We also have audited, in accordance with the standards of the Public Company Accounting Oversight Board (United States), KEMET Corporation’s internal control over financial reporting as of March 31, 2009, based on criteria established in Internal Control—Integrated Framework issued by the Committee of Sponsoring Organizations of the Treadway Commission (COSO), and our report dated June 30, 2009 expresses an unqualified opinion on the effectiveness of the Company’s internal control over financial reporting.
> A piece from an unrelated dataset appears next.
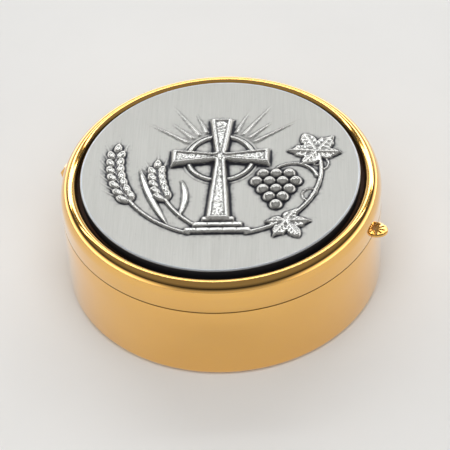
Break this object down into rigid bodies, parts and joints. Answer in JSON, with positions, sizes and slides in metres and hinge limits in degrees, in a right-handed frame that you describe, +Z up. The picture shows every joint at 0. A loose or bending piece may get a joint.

We did not audit the internal control over financial reporting of Arcotronics Group, whose consolidated financial statements reflect total assets and net sales constituting 20 percent and 19 percent, respectively, of the related consolidated financial statement amounts as of and for the year ended March 31, 2009. Arcotronics Group’s internal control over financial reporting was audited by other auditors whose report has been furnished to us,

 



 

and our opinion, insofar as it relates to Arcotronics Group’s internal control over financial reporting, is based solely on the report of the other auditors.

 

 

/s/ KPMG LLP

 

KPMG LLP

 

 

 

Greenville, South Carolina

 

 

June 30, 2009, except with respect to the change in accounting for convertible debt (Note 2b), as to which the date is as of November 5, 2009.